Legal aid payment from domestic abuse victims to end
Bill to abolish fees from January 1st for aid applications in domestic violence cases
Minister for Justice Charlie Flanagan announced an increase in funding for victims of crime. Photograph: Eric Luke
Victims of domestic violence who seek civil legal aid will no longer have to pay a contribution to their legal fees from January 2018, the Minister for Justice has said.
Charlie Flanagan announced the abolition of fees for applicants for legal aid in domestic violence cases in the District Court as part of changes under the Domestic Violence Bill. The move will take effect from January 1st .
He said the change to the civil legal aid regulations would help victims of domestic violence feel more confident about turning to the courts for support.
“The Domestic Violence Bill consolidates and reforms the law on domestic violence; and includes measures around access to barring orders, protection against cross-examination conducted in person and the provision of victims’ information on domestic violence support services by the Courts Service,” said Mr Flanagan.
At present, any person who applies for civil legal aid and advice regarding domestic abuse must meet both the merits test and the financial eligibility criteria. Applicants must also pay a contribution to the legal aid; the minimum amount is €30 for legal advice and €130 for legal aid (including advice contribution already paid). In certain circumstances this contribution can be waived by the Legal Aid Board.
The board has also called for changes in financial eligibility thresholds.
The Domestic Violence Bill 2017 has been passed by the Seanad and was introduced in the Dáil earlier this month. Speaking on December 15th, Mr Flanagan said the Bill was part of a larger package of measures aimed at dealing with “the scourge of domestic violence in our community”.
He said the Bill included provisions to enable Ireland to ratify the Council of Europe convention on preventing and combating violence against women and domestic violence, also known as the Istanbul Convention.
Legal Aid Board chairman Philip O’Leary welcomed the Minister’s announcement and underlined the importance of removing all barriers for those seeking a domestic violence order from a District Court.
Mr Flanagan announced in November that psychological abuse and controlling behaviour within a relationship would become a crime punishable by up to five years under the new Bill. The offence of “coercive control” will allow prosecutions of people who create an ongoing threatening atmosphere within a relationship, even in the absence of violence or overt threats of violence.

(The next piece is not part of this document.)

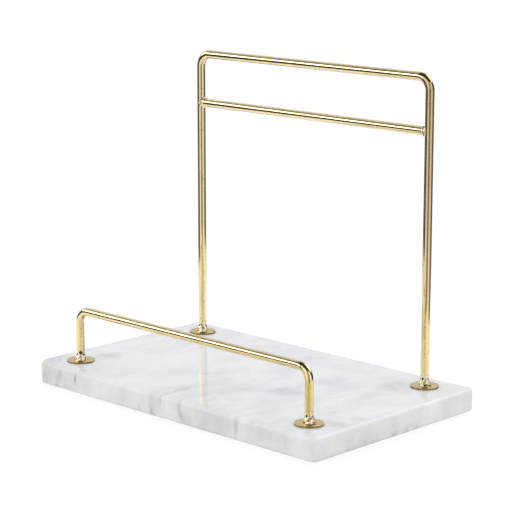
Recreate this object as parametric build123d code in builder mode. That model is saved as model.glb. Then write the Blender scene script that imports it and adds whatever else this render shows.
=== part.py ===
from build123d import *
import os

# Paper towel holder: a marble slab that carries two bent-rod frames.
# Millimetres.  +X runs along the slab's long side, -Y is the front, +Z is up.
# The origin is on the resting plane, under the middle of the slab.

# --- driving dimensions -------------------------------------------------------

SLAB_WIDTH = 250.0  # along X
SLAB_DEPTH = 150.0  # along Y
SLAB_THICKNESS = 15.0
SLAB_CORNER_RADIUS = 5.0  # upright corners
FRONT_LEFT_CORNER_RADIUS = 9.0  # this one is ground rounder than the rest
SLAB_EDGE_RADIUS = 2.6  # top and bottom edges

PAD_DIAMETER = 12.0
PAD_HEIGHT = 2.0
PAD_EDGE_RADIUS = 0.4
PAD_INSET = 12.0  # pad centre from the slab's sides

ROD_DIAMETER = 5.5
BACK_SPAN = 200.0  # between the centrelines of the tall frame's legs
BACK_HEIGHT = 195.25  # top bar's centreline above the slab
BACK_BEND_RADIUS = 8.5  # centreline
FRONT_SPAN = 205.0
FRONT_HEIGHT = 34.5
FRONT_BEND_RADIUS = 8.5
ROW_OFFSET = 55.0  # both rows of legs from the slab's middle
CROSS_BAR_DROP = 33.25  # cross bar's centreline below the top bar's

NECK_DIAMETER = 5.0  # leg end, dressed down to pass the flange
NECK_LENGTH = 10.0
NECK_TAPER = 3.0

FLANGE_DIAMETER = 18.0
FLANGE_THICKNESS = 1.2
FLANGE_EDGE_RADIUS = 0.4

FOOT_WELD_DIAMETER = 8.6
FOOT_WELD_HEIGHT = 5.5
FOOT_WELD_HOLLOW = 0.35  # how far the bead's flank is dished

BAR_WELD_DIAMETER = 6.6  # at the bead's middle
BAR_WELD_END_DIAMETER = 4.4  # inside the bar and the leg
BAR_WELD_LENGTH = 4.8
BAR_WELD_OVERLAP = 2.0  # how far it reaches along the cross bar

# M3 x 20 pan head screws with large washers, in counterbores under the slab
SCREW_DIAMETER = 2.94
SCREW_LENGTH = 20.0
SCREW_TIP_CHAMFER = 0.4
HEAD_DIAMETER = 5.6
HEAD_HEIGHT = 2.4
HEAD_EDGE_RADIUS = 1.0
RECESS_WIDTH = 0.8
RECESS_SPAN = 3.2
RECESS_DEPTH = 1.3
WASHER_DIAMETER = 9.0
WASHER_BORE = 3.2
WASHER_THICKNESS = 0.8
TAP_DIAMETER = 3.0
TAP_DEPTH = 12.0
CLEARANCE_DIAMETER = 4.5
COUNTERBORE_DIAMETER = 11.0
COUNTERBORE_DEPTH = 5.0

# --- sizes worked out from them -----------------------------------------------

ROD_RADIUS = ROD_DIAMETER / 2
NECK_RADIUS = NECK_DIAMETER / 2
SLAB_BOTTOM = PAD_HEIGHT
SLAB_TOP = SLAB_BOTTOM + SLAB_THICKNESS
FLANGE_TOP = SLAB_TOP + FLANGE_THICKNESS
CROSS_BAR_Z = SLAB_TOP + BACK_HEIGHT - CROSS_BAR_DROP
CROSS_BAR_LENGTH = BACK_SPAN - ROD_DIAMETER
WASHER_BOTTOM = SLAB_BOTTOM + COUNTERBORE_DEPTH - WASHER_THICKNESS

BACK_FEET = {"back_left": (-BACK_SPAN / 2, ROW_OFFSET), "back_right": (BACK_SPAN / 2, ROW_OFFSET)}
FRONT_FEET = {
    "front_left": (-FRONT_SPAN / 2, -ROW_OFFSET),
    "front_right": (FRONT_SPAN / 2, -ROW_OFFSET),
}
FEET = {**BACK_FEET, **FRONT_FEET}
PAD_X = SLAB_WIDTH / 2 - PAD_INSET
PAD_Y = SLAB_DEPTH / 2 - PAD_INSET
PADS = {
    "back_left": (-PAD_X, PAD_Y),
    "back_right": (PAD_X, PAD_Y),
    "front_left": (-PAD_X, -PAD_Y),
    "front_right": (PAD_X, -PAD_Y),
}


def save(builder, name):
    """Label a finished piece and write its STEP file."""
    builder.part.label = name
    export_step(builder.part, f"parts/{name}.step")


def upright_plane(x, y, z):
    """A plane facing the front: its X is the part's X and its Y is the part's Z."""
    return Plane(origin=(x, y, z), x_dir=(1, 0, 0), z_dir=(0, -1, 0))


def rod_frame(feet, span, height, bend_radius):
    """A rod bent into an upside-down U, its leg ends dressed down and tapped for screws."""
    y = list(feet.values())[0][1]
    with BuildPart() as frame:
        with BuildLine(upright_plane(0, y, SLAB_TOP)) as route:
            FilletPolyline(
                (-span / 2, 0), (-span / 2, height), (span / 2, height), (span / 2, 0),
                radius=bend_radius,
            )
        with BuildSketch(Plane(origin=route.line @ 0, z_dir=route.line % 0)):
            Circle(ROD_RADIUS)
        sweep()
        for foot_x, foot_y in feet.values():
            # the ring of metal taken off each leg end, with its taper
            with BuildSketch(upright_plane(foot_x, foot_y, SLAB_TOP)):
                with BuildLine():
                    Polyline(
                        (NECK_RADIUS, 0),
                        (ROD_DIAMETER, 0),
                        (ROD_DIAMETER, NECK_LENGTH + NECK_TAPER),
                        (ROD_RADIUS, NECK_LENGTH + NECK_TAPER),
                        (NECK_RADIUS, NECK_LENGTH),
                        close=True,
                    )
                make_face()
            revolve(axis=Axis((foot_x, foot_y, SLAB_TOP), (0, 0, 1)), mode=Mode.SUBTRACT)
        with BuildSketch(Plane.XY.offset(SLAB_TOP)):
            with Locations(*feet.values()):
                Circle(TAP_DIAMETER / 2)
        extrude(amount=TAP_DEPTH, mode=Mode.SUBTRACT)
    return frame


def flange(x, y):
    """The thin round plate that spreads a leg's load on the slab."""
    with BuildPart() as plate:
        with BuildSketch(Plane((x, y, SLAB_TOP))):
            Circle(FLANGE_DIAMETER / 2)
        extrude(amount=FLANGE_THICKNESS)
        fillet(plate.faces().sort_by(Axis.Z)[-1].edges(), FLANGE_EDGE_RADIUS)
        with Locations((x, y, FLANGE_TOP)):
            Hole(NECK_RADIUS)
    return plate


def foot_weld(x, y):
    """The dished cone of weld metal between a leg and its flange."""
    base = FOOT_WELD_DIAMETER / 2
    middle = ((base + NECK_RADIUS) / 2 - FOOT_WELD_HOLLOW, FOOT_WELD_HEIGHT / 2 - FOOT_WELD_HOLLOW)
    with BuildPart() as bead:
        with BuildSketch(upright_plane(x, y, FLANGE_TOP)):
            with BuildLine():
                Line((NECK_RADIUS, 0), (base, 0))
                ThreePointArc((base, 0), middle, (NECK_RADIUS, FOOT_WELD_HEIGHT))
                Line((NECK_RADIUS, FOOT_WELD_HEIGHT), (NECK_RADIUS, 0))
            make_face()
        revolve(axis=Axis((x, y, FLANGE_TOP), (0, 0, 1)))
    return bead


def bar_weld(side):
    """The bead that joins the cross bar's square end to a leg: -1 is the left one, 1 the right."""
    inner = side * (CROSS_BAR_LENGTH / 2 - BAR_WELD_OVERLAP)
    outer = inner + side * BAR_WELD_LENGTH
    crown = ((inner + outer) / 2, BAR_WELD_DIAMETER / 2)
    end_radius = BAR_WELD_END_DIAMETER / 2
    with BuildPart() as bead:
        with BuildSketch(upright_plane(0, ROW_OFFSET, CROSS_BAR_Z)):
            with BuildLine():
                ThreePointArc((inner, end_radius), crown, (outer, end_radius))
                Polyline((outer, end_radius), (outer, 0), (inner, 0), (inner, end_radius))
            make_face()
        revolve(axis=Axis((0, ROW_OFFSET, CROSS_BAR_Z), (1, 0, 0)))
        # room for the leg
        with BuildSketch(Plane((side * BACK_SPAN / 2, ROW_OFFSET, CROSS_BAR_Z))):
            Circle(ROD_RADIUS)
        extrude(amount=BAR_WELD_DIAMETER, both=True, mode=Mode.SUBTRACT)
        # room for the cross bar
        with BuildSketch(Plane((0, ROW_OFFSET, CROSS_BAR_Z), z_dir=(side, 0, 0))):
            Circle(ROD_RADIUS)
        extrude(amount=CROSS_BAR_LENGTH / 2, mode=Mode.SUBTRACT)
    return bead


def screw(x, y):
    """A pan head screw with a cross recess, its head down in the counterbore."""
    with BuildPart() as fastener:
        with BuildSketch(Plane((x, y, WASHER_BOTTOM))):
            Circle(HEAD_DIAMETER / 2)
        extrude(amount=-HEAD_HEIGHT)
        fillet(fastener.faces().sort_by(Axis.Z)[0].edges(), HEAD_EDGE_RADIUS)
        with BuildSketch(Plane((x, y, WASHER_BOTTOM - HEAD_HEIGHT))):
            Rectangle(RECESS_SPAN, RECESS_WIDTH)
            Rectangle(RECESS_WIDTH, RECESS_SPAN)
        extrude(amount=RECESS_DEPTH, mode=Mode.SUBTRACT)
        with BuildSketch(Plane((x, y, WASHER_BOTTOM))):
            Circle(SCREW_DIAMETER / 2)
        extrude(amount=SCREW_LENGTH)
        chamfer(fastener.faces().sort_by(Axis.Z)[-1].edges(), SCREW_TIP_CHAMFER)
    return fastener


def washer(x, y):
    """The large flat washer that spreads a screw's load on the stone."""
    with BuildPart() as ring:
        with BuildSketch(Plane((x, y, WASHER_BOTTOM))):
            Circle(WASHER_DIAMETER / 2)
            Circle(WASHER_BORE / 2, mode=Mode.SUBTRACT)
        extrude(amount=WASHER_THICKNESS)
    return ring


def pad(x, y):
    """A round rubber foot, glued under the slab near a corner."""
    with BuildPart() as disc:
        with BuildSketch(Plane((x, y, 0))):
            Circle(PAD_DIAMETER / 2)
        extrude(amount=PAD_HEIGHT)
        fillet(disc.faces().sort_by(Axis.Z)[0].edges(), PAD_EDGE_RADIUS)
    return disc


os.makedirs("parts", exist_ok=True)

# --- the marble slab ----------------------------------------------------------

with BuildPart() as marble_base:
    with BuildSketch(Plane.XY.offset(SLAB_BOTTOM)):
        Rectangle(SLAB_WIDTH, SLAB_DEPTH)
    extrude(amount=SLAB_THICKNESS)
    uprights = marble_base.edges().filter_by(Axis.Z).sort_by(Axis.Y)
    front_left = uprights[:2].sort_by(Axis.X)[0]
    fillet([edge for edge in uprights if edge is not front_left], SLAB_CORNER_RADIUS)
    front_left = marble_base.edges().filter_by(Axis.Z).group_by(Axis.Y)[0].sort_by(Axis.X)[0]
    fillet(front_left, FRONT_LEFT_CORNER_RADIUS)
    flat_faces = marble_base.faces().sort_by(Axis.Z)
    fillet(flat_faces[0].edges() + flat_faces[-1].edges(), SLAB_EDGE_RADIUS)
    # the screw holes are drilled from below, so their places are turned over
    with Locations(*[Location((x, y, SLAB_BOTTOM), (180, 0, 0)) for x, y in FEET.values()]):
        CounterBoreHole(CLEARANCE_DIAMETER / 2, COUNTERBORE_DIAMETER / 2, COUNTERBORE_DEPTH)
save(marble_base, "marble_base")

# --- the two rod frames -------------------------------------------------------

save(rod_frame(BACK_FEET, BACK_SPAN, BACK_HEIGHT, BACK_BEND_RADIUS), "back_frame")
save(rod_frame(FRONT_FEET, FRONT_SPAN, FRONT_HEIGHT, FRONT_BEND_RADIUS), "front_rail")

with BuildPart() as cross_bar:
    with BuildSketch(Plane((0, ROW_OFFSET, CROSS_BAR_Z), z_dir=(1, 0, 0))):
        Circle(ROD_RADIUS)
    extrude(amount=CROSS_BAR_LENGTH / 2, both=True)
save(cross_bar, "cross_bar")

save(bar_weld(-1), "cross_bar_left_weld")
save(bar_weld(1), "cross_bar_right_weld")

# --- what each leg stands on and is held by -----------------------------------

for place, (foot_x, foot_y) in FEET.items():
    save(flange(foot_x, foot_y), f"{place}_flange")
    save(foot_weld(foot_x, foot_y), f"{place}_foot_weld")
    save(screw(foot_x, foot_y), f"{place}_screw")
    save(washer(foot_x, foot_y), f"{place}_washer")

for place, (pad_x, pad_y) in PADS.items():
    save(pad(pad_x, pad_y), f"{place}_pad")
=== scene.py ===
"""Paper towel holder: a polished marble slab that carries a tall gilt wire frame at the back and a low
gilt wire rail at the front, each leg brazed to a round flange and held by a screw from below."""

from __future__ import annotations

import logging
import math
from abc import ABC, abstractmethod
from dataclasses import dataclass, field
from enum import Enum
from typing import Any, Callable, Sequence

import bmesh
import bpy
from bpy.types import Material, Mesh, Node, NodeSocket, NodeTree, Object
from mathutils import Matrix, Vector, noise

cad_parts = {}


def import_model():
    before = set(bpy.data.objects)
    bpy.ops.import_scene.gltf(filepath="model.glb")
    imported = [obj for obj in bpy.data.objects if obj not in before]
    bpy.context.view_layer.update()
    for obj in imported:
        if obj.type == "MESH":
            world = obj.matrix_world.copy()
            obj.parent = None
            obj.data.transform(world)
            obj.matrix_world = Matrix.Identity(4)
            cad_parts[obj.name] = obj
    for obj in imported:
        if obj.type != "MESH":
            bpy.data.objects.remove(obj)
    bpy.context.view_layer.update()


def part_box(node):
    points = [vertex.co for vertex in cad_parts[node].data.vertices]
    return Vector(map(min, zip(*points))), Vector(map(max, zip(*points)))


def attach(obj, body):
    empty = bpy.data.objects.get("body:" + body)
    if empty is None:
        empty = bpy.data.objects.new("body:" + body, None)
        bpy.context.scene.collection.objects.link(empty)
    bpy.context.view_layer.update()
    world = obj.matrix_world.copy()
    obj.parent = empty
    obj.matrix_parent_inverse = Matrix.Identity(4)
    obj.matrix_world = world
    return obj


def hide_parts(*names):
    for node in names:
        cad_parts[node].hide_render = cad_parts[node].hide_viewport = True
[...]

The Minister also announced on Thursday an increase in funding for victims of crime, with €1.712 million to be set aside for NGOs providing victim-support services. These services will include the provision of support and information, emotional support, court accompaniment, accompaniment to Garda interviews, accompaniment to sexual assault treatment units, counselling and referral to other services.

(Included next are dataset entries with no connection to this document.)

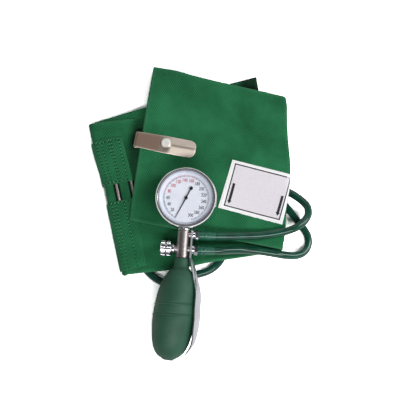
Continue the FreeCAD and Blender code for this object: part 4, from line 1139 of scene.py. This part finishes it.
label_rows = []
for u in crowded(48, 0.7):
    row = []
    for v in crowded(40, 0.7):
        place, flat = label_place(u, v)
        gap = min(u, 1 - u, v, 1 - v) * label_size
        row.append((place, label_half * rounded(gap, 0.3), on_border(flat), 0.0))
    label_rows.append(row)

# Woven polyester satin: faint lilac white with a fine cross weave, and a whiter selvedge.
label_satin, tree, shader = new_material("woven_satin_label", Roughness=0.75, Sheen_Weight=0.1)
place = add(tree, "ShaderNodeSeparateXYZ",
            links={"Vector": add(tree, "ShaderNodeTexCoord").outputs["UV"]})
inside = None
for axis in "XY":
    for edge, compare in ((0.0, "GREATER_THAN"), (1.0, "LESS_THAN")):
        test = add(tree, "ShaderNodeMath", {1: edge}, {0: place.outputs[axis]}, operation=compare)
        inside = test.outputs[0] if inside is None else add(
            tree, "ShaderNodeMath", links={0: inside, 1: test.outputs[0]},
            operation="MULTIPLY").outputs[0]
weft = cloud(tree, 1.1, 3)
face = add(tree, "ShaderNodeMix", links={
    "Factor": inside, "A": between(tree, weft, "#F8F9FB", "#FFFFFF", 0.3, 0.7),
    "B": between(tree, weft, "#E2DCE4", "#ECE7EE", 0.3, 0.7)}, data_type="RGBA")
tree.links.new(face.outputs["Result"], shader.inputs["Base Color"])
relief(tree, shader, weft, 0.08, 0.6)
label = smooth(show("label_cloth", sheet_mesh("label_cloth", label_rows), label_satin), 60)

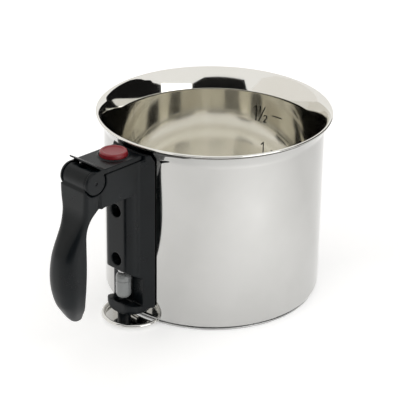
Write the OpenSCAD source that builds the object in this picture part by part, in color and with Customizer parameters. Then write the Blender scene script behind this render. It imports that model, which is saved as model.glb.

“The essential direct help provided by victim-support services is fundamental to our overall support of victims of crime in our society,” said Mr Flanagan. “This work is of huge value and importance. I commend all of the staff and volunteers in our victim-support services for their ongoing contribution in helping so many people during what is inevitably a particularly traumatic time in their lives.”
In 2016, €1.462 was allocated to support services for victims of crime.